Once upon a time I was a tiny bit obsessed with this space. I would plot and plan what recipe to make next. I would sometimes delay getting the food on the table so that I could take the perfect photo to convey the deliciousness of the meal at hand. Fortunately, The Mistah is accommodating to this quirk. Then I would spend hours at the computer processing photos and trying to come up with new and interesting stories to share. Admittedly, it’s been a few months since I’ve eagerly picked up the camera. And it’s been about the same amount of time since I’ve sat down and tried to connect a story to a meal. And that bothers me. I feel like something is out of whack.
But at the same time, I keep waiting for someone to throw a switch and for me to be back to my old self. The reality is that my old self and my current self will probably never inhabit the same space. They might wave to each other across a crowded room but they won’t be settling in together on the couch for drinks and small talk. That’s the thing about change, it doesn’t wait for you…it just keeps rolling along. And at some point, life will change things up again so that my current self will become yet another version of my old self. It makes my head hurt just to think about that.
My point is that I’ve been waiting around these last few months for someone to take charge and tell me to get on living my life. And in the absence of that, I have relied on excuses for why I’m not doing the things that I enjoy doing. The rational part of me knows that there’s no magic switch or even if there were, the only person who could turn it on is me. So where does that leave my current self when rational me knows the reality of the situation and the rest of me chooses to ignore it? I’ll tell you where that leaves me…stuck in neutral.

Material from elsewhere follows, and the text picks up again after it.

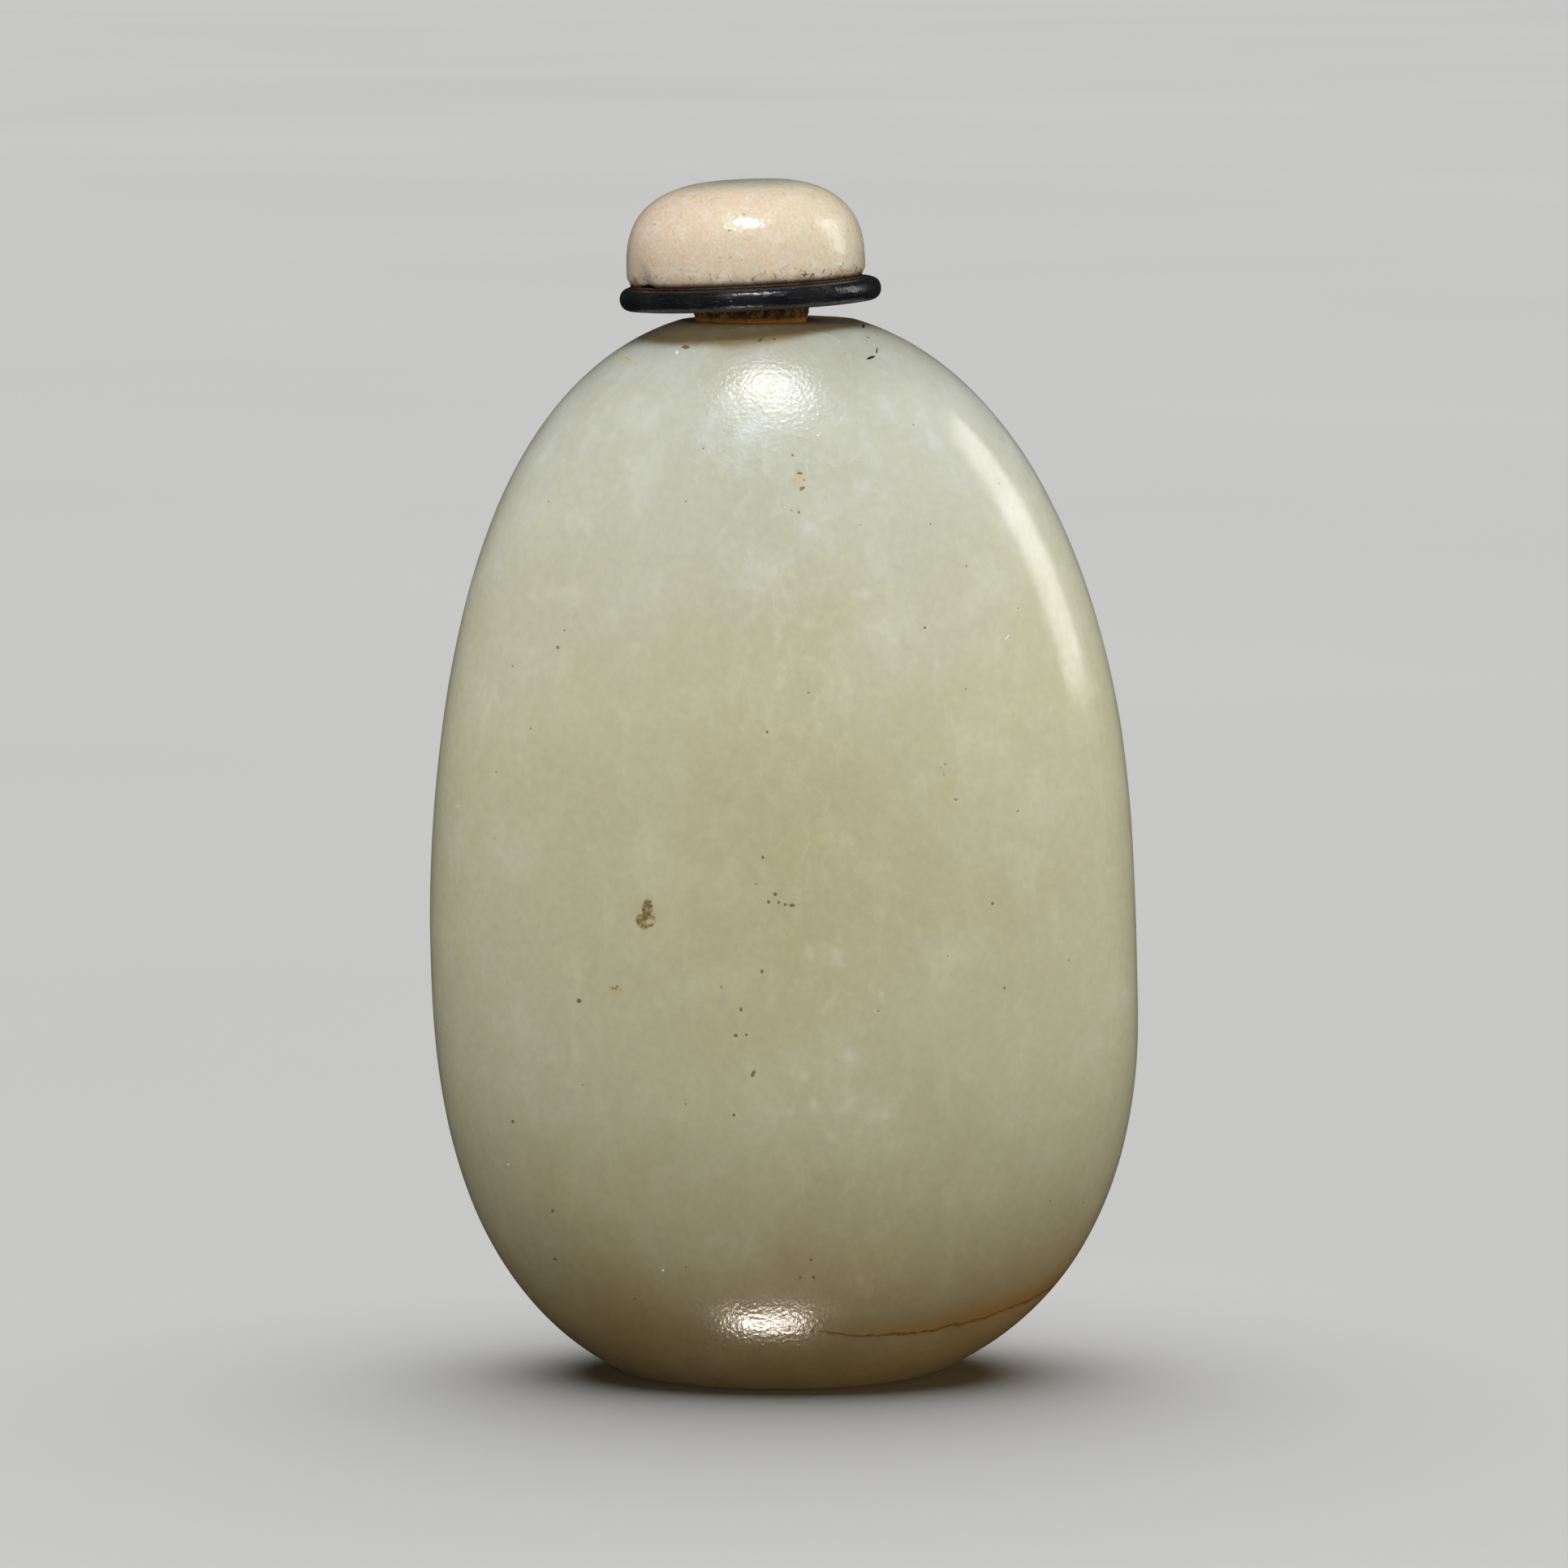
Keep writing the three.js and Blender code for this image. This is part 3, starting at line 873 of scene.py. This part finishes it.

That’s where I’ve been lately. And then unexpectedly I received a reminder about why the things I’ve let languish were so important to me. It came wrapped in Christmas paper from a coworker. When I opened the box and pulled the tissue paper aside, revealing the drawing above, those words were a wake up call. “tuesdays were reserved for sharing recipes” For me, there are two more words implied in that sentence. In my mind, I added “with friends”. And that’s what’s been missing…feeling like I’m creating opportunities to get together with friends and share recipes.
In a million years I don’t think my coworker can ever know how much I needed that reminder. And the woman who drew that illustration certainly didn’t create it with me in mind. But The Universe saw to it that those words, on that illustration, made their way to me.
I said I was waiting for someone to take charge and tell me to get moving. Guess it’s time that I listen to The Universe and get to getting.
I am with you sister! Love the graphic. Sometimes we just get so busy, so caught up in taking care of job, family, and laundry we forget to take time to let our creative side take time to express itself. Wishing you a Happy, Healthy and Prosperious New Year. Look forward to lots of sharing! Giggles
I hope you don’t stop sharing. Because I enjoy reading and getting to know you through your cooking 🙂
That image is so quirky! I’m glad the universe has finally brought you a sign to get out of the funk. You know I’ve been there this year too. Enjoy yourself this weekend Wendi!
That illustration is adorable. I’m glad it found its way to you. I’ve been in a blogging funk lately too and I have no excuse.
Just remember you have lots if friends out here on the interwebz who love talking recipes with you. 🙂
Messages come when the time is right. You’ll get your groove back. I’ve been in a funk myself – I blame 4th quarter. But 2012 brings many bright things to look forward to… including a road trip to visit with complete strangers. 🙂
i think i know where you are at. i have no solution, except maybe stepping away, for a short time or forever, and seeing where that takes you. i’m just glad we’ve met thru this here space!
There will be a moment of inspiration. The light will be just right. Words will tip-toe in.
I’m glad the Universe spoke to your heart! Here’s the hoping the New Year brings a change in gears for you–it’s no fun to be stuck in neutral (and I know the feeling!).
Girls….it’s all girls….and young ones to boot. (I think) Don’t get me wrong I love girls. uhh, that came out wrong. it’s just why did the universe lead me here? Wendy dear, can you tell me that? and just keep on doing that voodoo that you do. I’ll keep watching. Only 1 more year to go, those crazy Mayans
Merry Christmas….
Thank you all for you comments. I am in an especially funky place right now and reading your words gives me hope that something good is just around the corner waiting for me to come along.